Conditions are deteriorating in Tanzania, but Ethiopia shows that this may only be the beginning.
Until recently, Tanzania was perhaps East Africa’s most stable, peaceful nation. When President John Magufuli was elected in 2015 on promises that he would root out corruption, Tanzanians, other Africans, and the international community alike looked forward to the possibility of positive steps toward accountability and democratic governance.
Now, Magufuli—known as “The Bulldozer” for his no-nonsense approach in his previous position as minister of works, transport, and communication—touts his anticorruption and economic development agenda even as he presides over a government responsible for arrests of opposition politicians, abductions of activists and journalists, and rising levels of media censorship.
The truth is that Tanzania’s democracy has never been as strong as it may have appeared to outside observers, but its trajectory since 2015 shows unmistakable parallels to that of Ethiopia since 2005, which should serve as a cautionary tale.

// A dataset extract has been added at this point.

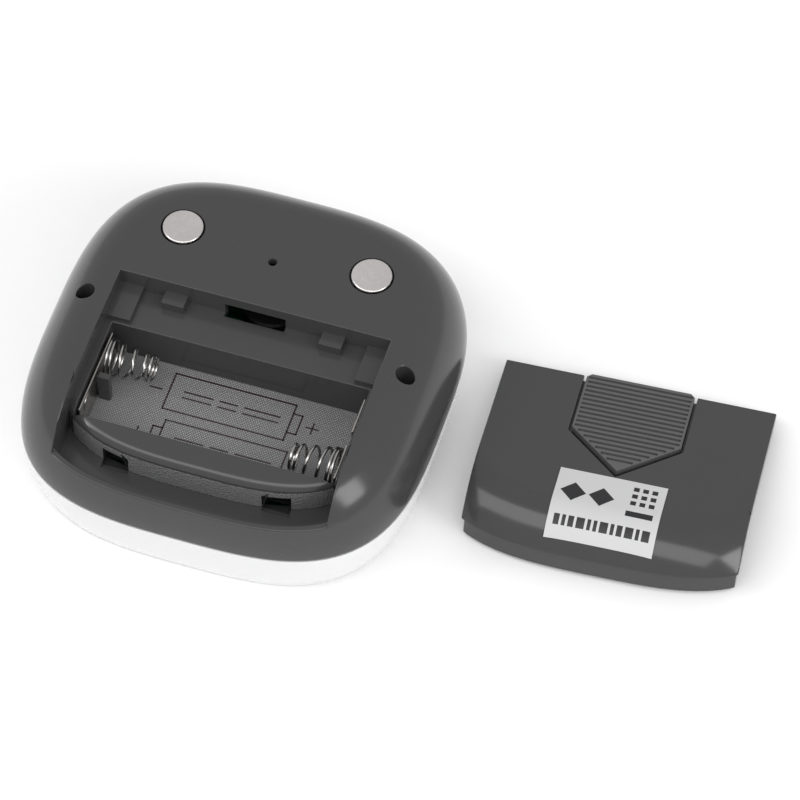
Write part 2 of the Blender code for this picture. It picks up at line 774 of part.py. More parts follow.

An examination of the Ethiopian example suggests that recent arrests, abductions, and censorship in Tanzania are not isolated incidents, but form part of a broader trend in which Magufuli may be testing the waters before instituting more systematic repression. The methods used are mutually reinforcing, building upon one another until all aspects of public life are brought under control. Magufuli is no doubt gauging reactions from citizens and the international community; so far, those reactions have been muted.